No faltan críticos perseguidores de modas que salgan a elogiar estas tonterías, y clientes que no se atreven a contrariar las tendencias que marca el gurú de turno, por mas ridículas que sean, pero se exaltan si el parrillero se niega, por orgullo profesional, a servir un bife “suela”. Hay una frase, atribuida a Sarmiento, “educar al soberano (al pueblo)”, que mantiene vigencia. La educación es la matriz en la que nacen ciudadanos con conocimiento, responsabilidad, sentido de la equidad, espíritu crítico y valores morales indispensables para la convivencia pacifica. Un individuo no educado, convertido en cliente, con el supuesto poder que da el dinero, puede convertirse en un energúmeno, si no le ponemos límites claros. La misma persona, respetuosa y educada, aunque crítica, podrá mostrarnos un punto de vista que nos permita corregir nuestros defectos, hacernos crecer. Bienvenidos los clientes respetuosos.

Termino con una anécdota personal: hace unos meses describía con cierto orgullo, en una entrevista radial con otro cocinero, mi fórmula para lograr que la cebolla de la tortilla quede tierna pero no quemada, y el colega me suelta: “a mí me gusta quemada”. Me pareció fantástico, era su punto de vista, su gusto personal. No dijo tu tortilla es un asco, planteo que a él le gustaba de otra manera. Es allí donde podemos ver el límite a darle la razón a un cliente. Una persona, después de comer un pulpo al modo de Manuel, dijo muy suelto de cuerpo: estaba muy rico, pero la receta no es así. Le respondí con una sonrisa de oreja a oreja, como debe ser. Otro, después de comer un raxo, que es carne de cerdo macerada en pimentón, sumergida en aceite, con un toque de vinagre para asegurar su conservación, protestó airadamente por que la carne tenía un vestigio de acidez. Sin duda, en ocasiones, la mala información del camarero o la ignorancia del comensal respecto a un plato que va a saborear por primera vez, son motivo de discordia.
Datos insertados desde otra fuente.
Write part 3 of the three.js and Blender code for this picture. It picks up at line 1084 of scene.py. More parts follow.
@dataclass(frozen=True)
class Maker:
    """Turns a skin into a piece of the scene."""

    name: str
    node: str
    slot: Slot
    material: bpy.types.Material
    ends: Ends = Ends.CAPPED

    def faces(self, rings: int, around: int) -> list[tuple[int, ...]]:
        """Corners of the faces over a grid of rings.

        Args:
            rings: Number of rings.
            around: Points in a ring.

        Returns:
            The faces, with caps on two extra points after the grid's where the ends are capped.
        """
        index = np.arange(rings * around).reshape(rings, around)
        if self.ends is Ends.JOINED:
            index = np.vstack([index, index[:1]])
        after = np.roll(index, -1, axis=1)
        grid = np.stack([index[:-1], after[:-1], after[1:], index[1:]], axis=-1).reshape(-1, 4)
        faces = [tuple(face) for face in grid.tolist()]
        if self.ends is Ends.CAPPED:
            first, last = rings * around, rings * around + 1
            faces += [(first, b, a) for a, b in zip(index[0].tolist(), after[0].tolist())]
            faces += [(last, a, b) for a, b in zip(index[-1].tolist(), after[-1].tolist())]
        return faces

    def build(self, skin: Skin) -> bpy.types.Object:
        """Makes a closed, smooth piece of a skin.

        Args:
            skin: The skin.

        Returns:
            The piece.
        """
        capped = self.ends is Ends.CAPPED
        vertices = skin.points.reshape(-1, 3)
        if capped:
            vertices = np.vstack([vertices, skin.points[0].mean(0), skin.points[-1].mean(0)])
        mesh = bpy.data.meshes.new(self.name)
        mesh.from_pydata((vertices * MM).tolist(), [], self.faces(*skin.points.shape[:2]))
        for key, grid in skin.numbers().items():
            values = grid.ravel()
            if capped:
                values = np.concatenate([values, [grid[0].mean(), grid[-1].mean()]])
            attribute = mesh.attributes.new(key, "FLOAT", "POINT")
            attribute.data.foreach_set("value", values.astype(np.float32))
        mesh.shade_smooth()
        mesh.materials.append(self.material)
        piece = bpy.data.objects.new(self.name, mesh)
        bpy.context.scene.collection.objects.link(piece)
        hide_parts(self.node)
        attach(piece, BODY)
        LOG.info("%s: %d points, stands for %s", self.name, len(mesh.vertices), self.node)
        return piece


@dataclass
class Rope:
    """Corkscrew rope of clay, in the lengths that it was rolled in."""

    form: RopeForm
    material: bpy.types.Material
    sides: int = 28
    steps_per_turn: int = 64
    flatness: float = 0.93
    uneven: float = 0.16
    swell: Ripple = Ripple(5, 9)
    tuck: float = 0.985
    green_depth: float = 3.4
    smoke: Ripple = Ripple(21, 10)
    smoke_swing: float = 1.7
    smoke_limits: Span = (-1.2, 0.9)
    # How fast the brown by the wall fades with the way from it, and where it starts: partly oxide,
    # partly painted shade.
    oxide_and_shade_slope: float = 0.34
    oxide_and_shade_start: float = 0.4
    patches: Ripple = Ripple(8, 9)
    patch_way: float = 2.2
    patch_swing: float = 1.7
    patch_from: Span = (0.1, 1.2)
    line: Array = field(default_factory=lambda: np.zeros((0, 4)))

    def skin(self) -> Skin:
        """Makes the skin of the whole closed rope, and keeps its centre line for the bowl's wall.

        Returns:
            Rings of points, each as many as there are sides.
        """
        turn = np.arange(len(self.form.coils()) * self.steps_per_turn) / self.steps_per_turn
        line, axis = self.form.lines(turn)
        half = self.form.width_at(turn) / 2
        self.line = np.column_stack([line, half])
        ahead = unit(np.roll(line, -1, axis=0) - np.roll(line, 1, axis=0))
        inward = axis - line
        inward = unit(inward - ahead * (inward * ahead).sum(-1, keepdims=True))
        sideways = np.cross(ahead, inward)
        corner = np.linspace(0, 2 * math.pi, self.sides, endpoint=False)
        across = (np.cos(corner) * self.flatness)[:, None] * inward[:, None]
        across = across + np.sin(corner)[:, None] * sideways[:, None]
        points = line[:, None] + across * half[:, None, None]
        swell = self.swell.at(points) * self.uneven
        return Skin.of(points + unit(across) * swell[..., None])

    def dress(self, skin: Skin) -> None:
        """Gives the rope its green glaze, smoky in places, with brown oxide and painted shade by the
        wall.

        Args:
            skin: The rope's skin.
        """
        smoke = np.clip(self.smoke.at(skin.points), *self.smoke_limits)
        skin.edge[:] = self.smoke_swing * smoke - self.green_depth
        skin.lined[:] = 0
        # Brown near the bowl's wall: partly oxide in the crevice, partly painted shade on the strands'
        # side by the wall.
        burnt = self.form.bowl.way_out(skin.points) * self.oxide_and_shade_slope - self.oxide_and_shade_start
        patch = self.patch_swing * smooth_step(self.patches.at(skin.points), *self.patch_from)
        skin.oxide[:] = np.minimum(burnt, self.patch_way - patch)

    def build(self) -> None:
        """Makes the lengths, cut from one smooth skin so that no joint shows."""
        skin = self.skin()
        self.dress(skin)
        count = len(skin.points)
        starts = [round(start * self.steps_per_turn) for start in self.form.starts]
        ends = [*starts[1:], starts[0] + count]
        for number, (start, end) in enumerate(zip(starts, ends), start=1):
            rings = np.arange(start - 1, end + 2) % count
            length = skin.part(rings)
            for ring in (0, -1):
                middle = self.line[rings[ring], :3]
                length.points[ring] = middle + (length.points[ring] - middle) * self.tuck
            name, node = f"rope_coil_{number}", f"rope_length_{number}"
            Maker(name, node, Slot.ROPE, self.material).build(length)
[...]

Pero siempre, una discusión se puede evitar si la lengua es un poco más lenta que el pensamiento, si dialogamos, escuchamos las razones del otro, ¿no les parece? Distingamos con un aplauso al cliente respetuoso, y cuidemos que no se convierta en especie en extinción por nuestra propia intolerancia, o soberbia. Sin el cliente, oyente, lector, sin el prójimo, no somos nada, nuestro trabajo carece de sentido, y nuestro amor no tendrá destinatario.